For at least the last three centuries, faith in progress has been a great rival to the Christian faith—not least within churches themselves. What a loving God is to the Christian a benign universe is to the votary of progress. And what is Providence for the one is History for the other. Christians have many denominations; likewise progress comes in many philosophical forms: Hegelian, Marxist, liberal, and others.
By the beginning of the twenty-first century, there was a widespread belief among Western intellectuals that a decline in Christianity could only mean a gain for progress. So news last year from the Pew Research Center that persons with no religious affiliation now account for some 28 percent of the American public may have been greeted with inward rejoicing, if not outward cheers, by the adherents of progress. The ranks of atheists and agnostics have grown, but not as much as the cohort that identifies itself as “nothing in particular” where religion is concerned. This last comprises 63 percent of the whole group, compared to the atheists’ 17 percent and agnostics’ 20 percent. Together, all are the “nones.”
But indications are that there is another kind of none. This kind is atheist, agnostic, or nothing in particular in matters pertaining to the god of progress. And just as some of the nones surveyed by Pew do believe in God, even if they don’t participate in organized religion, the nones of faith in progress may still wish to believe the cosmos is benign. What they lack is a commitment to any system—any grand, organized idea.
In the twentieth century, great ideologies fought to dominate the world. They were the legacies of the French Revolution and the philosophy of Karl Marx: the former showed that the ancient order of Europe was fragile and would shatter from violent upheaval; the latter prophesied an inevitable post-revolutionary future of freedom and equality. Fascism and even liberalism came to style themselves after those original nineteenth-century revolutionary impulses. As the Soviet empire rotted away, liberals hailed their own ideology as the end of History. Liberalism had proved to be the truly rational ideology, they believed, and it must sooner or later prevail everywhere.
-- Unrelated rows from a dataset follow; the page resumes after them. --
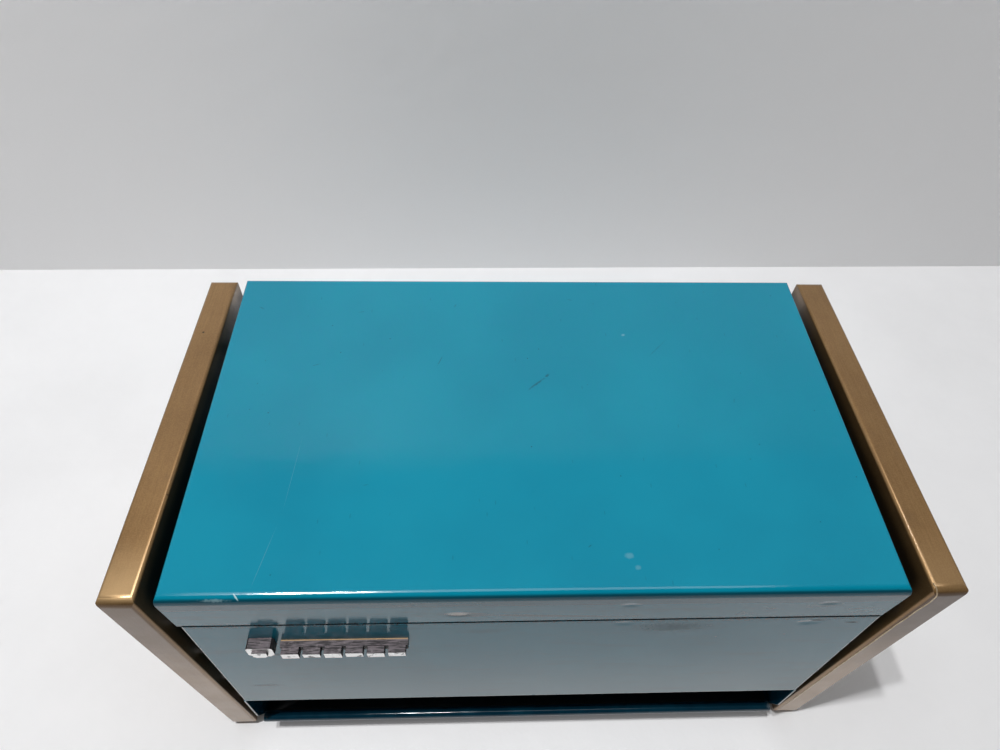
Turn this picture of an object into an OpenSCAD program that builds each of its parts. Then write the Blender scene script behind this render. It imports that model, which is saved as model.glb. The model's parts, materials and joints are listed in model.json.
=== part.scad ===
// Lidded sheet-steel chest: a flush hinged lid, one deep drawer with an overlay front panel,
// an open bay above a rolled bottom rail, and two boxed end frames standing off the case.
// Origin: on the table, midway between the end frames and midway along them.
// X is width, -Y is the front, +Z is up. Millimetres.

/* [Draw] */
// Sub-part to draw, or all of them

/* [Overall] */
// Width over both end frames
overall_w = 411; // [380:1:450]
// Depth of an end frame
frame_d = 217.6; // [206:1:236]
// Height of an end frame, without its pads
frame_h = 228; // [226:1:240]
// Height of the rubber pads
pad_h = 3; // [2:0.5:6]

/* [End frames] */
// Width of the face seen from the front and from above
frame_w = 17.5; // [14:0.5:20]
// Sheet thickness
frame_t = 1.2; // [1:0.1:1.4]
// Width of the return flange on the inner side
frame_return = 20; // [18:0.5:24]
// Radius of the four corners seen from the side
frame_corner_r = 5; // [2.5:0.5:8]
// Bend radius along the edges
frame_bend_r = 2.2; // [1.4:0.1:2.8]
// Diameter of the stand-off bushes
spacer_d = 9; // [8:0.5:10]

/* [Lid] */
// Width of the lid
lid_w = 358; // [357.2:0.2:358.4]
// How far its hinge lets the lid sit off the middle, negative to the left
lid_shift = -0.8; // [-0.8:0.1:0]
// Depth of the lid's rim below its top, at the front
lid_lip = 33.4; // [32:0.2:36]
// Rise of the top per millimetre of depth
lid_rise = 0.028; // [0.01:0.002:0.036]
// Radius of the top's front edge
lid_r = 4.6; // [2.6:0.2:6]
// Radius of the top's back edge
lid_back_r = 2; // [1.5:0.1:4]
// Bend radius of the side edges
lid_side_r = 2; // [1.5:0.1:3]
// Sheet thickness
lid_t = 1.0; // [0.8:0.1:1.2]

/* [Case] */
// Width of the case over its side panels
case_w = 357.2; // [356.4:0.2:357.6]
// Sheet thickness
case_t = 1.2; // [1:0.1:1.5]
// Height of the open bay's floor
bay_floor_z = 25.5; // [22:0.5:30]
// Height of the deck under the drawer
deck_z = 72.6; // [70:0.2:74]
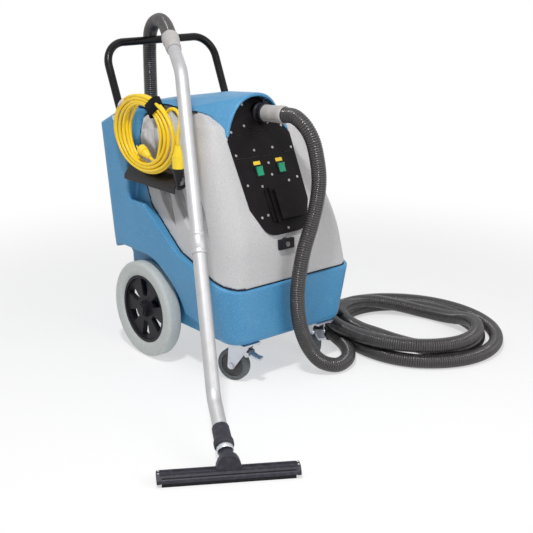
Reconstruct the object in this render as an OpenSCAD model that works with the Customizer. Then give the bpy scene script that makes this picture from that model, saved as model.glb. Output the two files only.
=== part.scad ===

Rogue states and terrorists could only delay this revolution, not prevent it.
The proof was the absence of any alternative: if communism and fascism had failed, then another ideology must have succeeded. History without direction or end was inconceivable; some rational vision of human destiny must be correct. The only thing that could falsify the triumph of liberalism would be the rise of some compelling new comprehensive ideology that was able to win more converts. No such system turned up. There are still a handful of geriatric communist states, and fascism is supposed to recrudesce whenever liberal watchdogs let their guard down. Yet no fresh competitor in the struggle of global revolutionary ideals has come forward in the twenty-first century.
Liberalism was the last hope for progress as a political faith—a system that could rationally organize the world for human benefit by following the economic and moral laws of benign nature. But despite the absence of any equally systematic opponent, the great ideological edifice is crumbling. Instead of winning ever more converts, liberalism is losing adherents, and its institutions are in crisis. What faith in progress remains is ideologically splintered and personalized, consumed by identity politics rather than united by the conceits of scientific universalism. It’s as if a great religion has collapsed into an anarchy of cults. This is the end of History—not a goal attained but a capital letter rendered irrelevant. Entropy has dethroned progress.
The very capacity for organized faith, not just in religion but in progress too, is eroding in the twenty-first-century West. Nones may be postliberal as well as post-Christian. The ideologies that thrived for two centuries after the French Revolution did not succeed in replacing religion with a secular substitute; they were all along vulnerable to the same loss of faith that afflicted Christianity itself. And while Christianity endures despite weakening commitments in the West, progress as a faith has nowhere else to go in this world or any other. It aspired to be more universal than any church, but faith in progress is instead far more parochial.
Conservatives, however, must be careful not to make the same mistake as progressives have. The latter failed to see the danger for themselves in the source of their rival’s travails. Conservatism is stronger for not being an ideological system or a counterfeit religion, but it too has much to fear from entropy and anomie. In the great age of ideology, the right could define itself as simply anti-ideological. In the age of entropy, conservatives must also restore the willingness to make the right kind of grand commitments.